You are equally as shit as the Neo-Nazis.

fpbp

Tankies

>implying every leftist is a Marxist-Leninist

The chief differences between feudalism and capitalism is that political power under feudalism was directly personalised whereas under capitalism it is abstracted from our personal situation.

What do I mean by this? Under feudalism you're actual social relations to you're lord and him to his king were features of the political state. The political state was to put in Marx's terms fully intertwined with civil society, or else civil society was directly political.

In contrast under capitalism, the public/political sphere is purified and abstracted from civil society. We are equal in the eyes of the state as "citizens". The reason why this is is because capitalist economic relations are themselves entirely impersonal. Capitalist economic relations are entirely regulated by abstract exchanges of value in the form of commodities and money.
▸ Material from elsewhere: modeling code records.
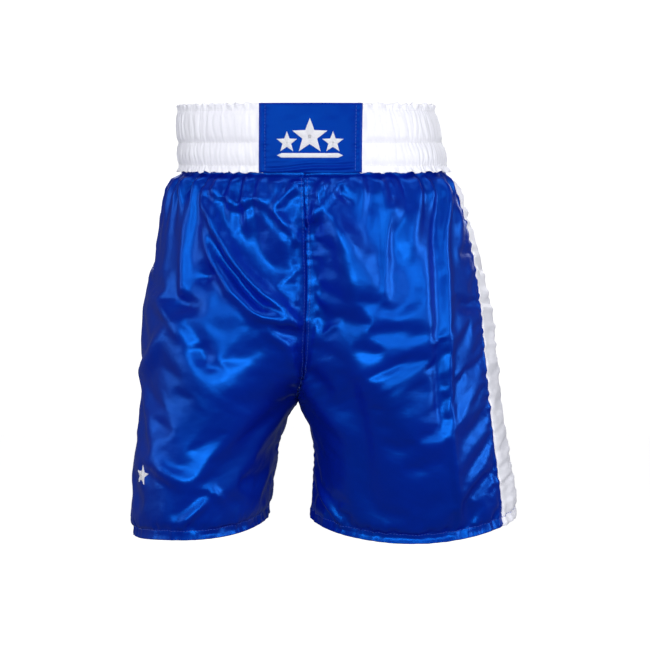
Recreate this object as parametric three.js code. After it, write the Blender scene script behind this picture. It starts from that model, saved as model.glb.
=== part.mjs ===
// Satin boxing shorts as worn: a gathered elastic waistband with a plain front badge, four leg
// panels and two contrast side stripes. Millimetres, +Z up, the wearer faces -Y and their left is +X.
// The origin is the centre of the waist opening, level with the top edge of the band.
import * as THREE from "three";
import { TessellateModifier } from "three/addons/modifiers/TessellateModifier.js";

// ---- Driving dimensions ----
const GAP = 0.3; // between pieces that are sewn edge to edge or face to face
const CLOTH = 0.8; // a panel's satin with its overlocked seam allowance, averaged
const OUTSEAM = 501; // top edge of the band to the lowest point of the hem
const RISE = 340; // top edge of the band to the lowest point of the crotch
const BAND = { halfWidth: 148, halfDepth: 104 }; // of the waist opening, at the band's top edge
const TAPER = { x: 8, y: 5, lean: 9 }; // how much more the lower edge has, and its shift along X
const RUFFLE = { top: 7.5, bottom: 7.7 }; // band outside its first and last rows of stitching
const ELASTIC = { thickness: 1.4, upper: 32, lower: 22, ease: 3.4 }; // webbing, and its channel's ease
const CASING = { wall: 1, channel: 2.6 }; // the folded white strip and the space for the elastic
const BADGE = { centreX: 16.5, width: 112, stiffener: 1.6, margin: 2 }; // the band's plain blue front
const BADGE_STITCH = 6.5; // from its side edges to its rows of stitching
const HEM = { height: 12.5, layers: 2.4, stitch: 10.5 }; // turn-up, its layers of cloth, its stitching
const THREAD = 0.6; // diameter of a topstitching row
const TOPSTITCH = { aside: 3.2, ends: 0.86 }; // rows beside the centre seam, and their end down the rise
const EMBROIDERY = 1; // how far the padded satin stitch stands up
const STAR_WAIST = 0.42; // a star's inner points, as a share of its radius
const EMBLEM = { star: 20, sideStar: 12, spread: 25, barWidth: 72, bar: 5, space: 2 };
const LEG_STAR = { radius: 12, aboveHem: 77, turn: 46 }; // on the right leg, degrees forward of its side
const LABEL = { width: 34, length: 46, thickness: 0.6, inset: 6, drop: 1 }; // drop is from the seam

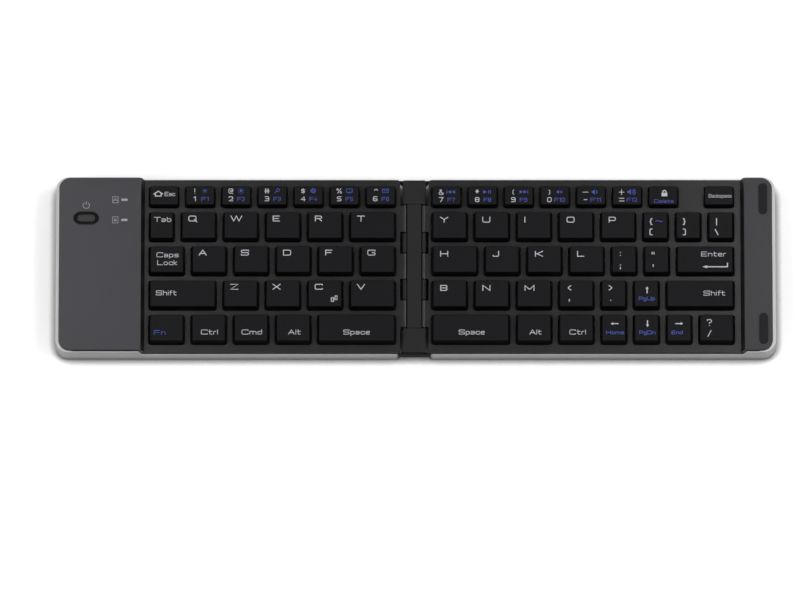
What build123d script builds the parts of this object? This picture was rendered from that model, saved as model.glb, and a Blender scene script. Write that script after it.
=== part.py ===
from build123d import *
import math
import os

# Folding keyboard: two halves joined by a narrow spine with a hinge line on each side.
# Millimetres. Origin: centre of the footprint, on the surface that the feet stand on.
# +X from the left half to the right half, +Y towards the number row, +Z up. Drawn open.

# ---- Keys, seen from above ----
key_width = 15.0  # a letter key's opening in the deck
key_depth = 13.1
number_row_depth = 9.5
narrow_key_width = 11.15  # brackets, quote, full stop, arrows
tab_key_width = 10.8
left_shift_width = 27.8
h_key_width = 19.2
backspace_width = 12.5
key_gap = 2.0  # deck left between two openings of a row
row_gap = 1.75  # deck left between two rows
key_clearance = 0.25  # between a key and its opening
key_corner = 1.4  # corner radius of an opening
key_rise = 2.5  # key top above the deck
key_travel = 1.5  # how far a key goes down
key_stop_gap = 0.15  # left under a key's walls when it is fully down
key_slope = 0.8  # each side of a key leans in by this much
number_key_slope = 0.5
key_edge = 0.3  # rounding round a key's top
key_wall = 0.5  # cavity inset from the key's top face
key_top_thickness = 1.1

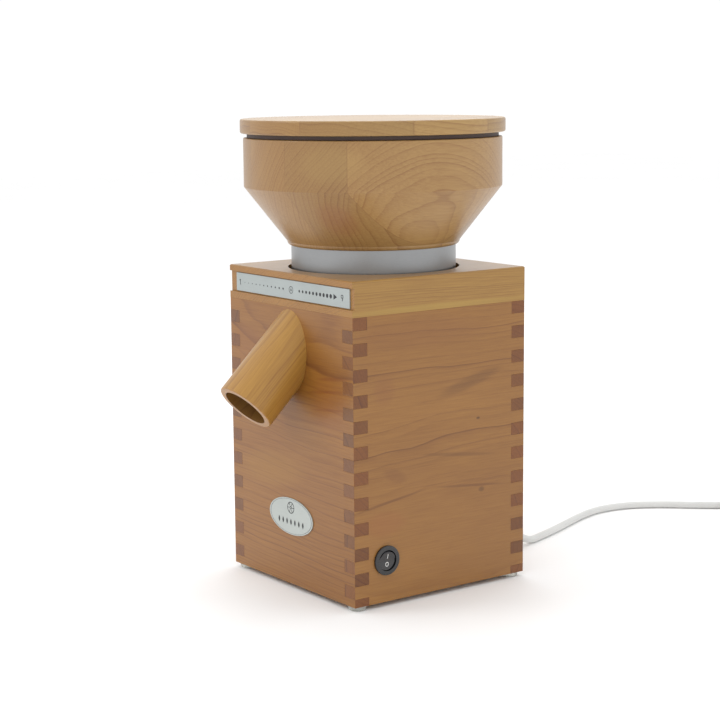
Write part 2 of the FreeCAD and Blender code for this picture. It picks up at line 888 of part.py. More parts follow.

If such a system is to be established it needs a political form that doesn't ascribe political power to any particular personal privileges such as that possessed by a monarch or noble.

Hobbes' point is that attempts to interfere with centralized authority invariably leads to immense human misery before centralized authority is reestablished.

Whereas under feudalism the relations of production are concrete and wedded to the actual personalities producing. The actual production of utilities for the peasants and nobility.

Under capitalism production is suboordinated to the expansion of social wealth in the form profits as money.

I was gonna post Hobbes. Libertarians need to read their classics, their ideology is babybrained immature horseshit.

>it's another historically illiterate dipshit doesn't know what feudalism means thread

>Muh horse shoe theory

>Feudalism was essentially socialist

Surprisingly little. Enormous territories were bought/sold in the middle ages. King Richard of England sold Cyprus if I remember right.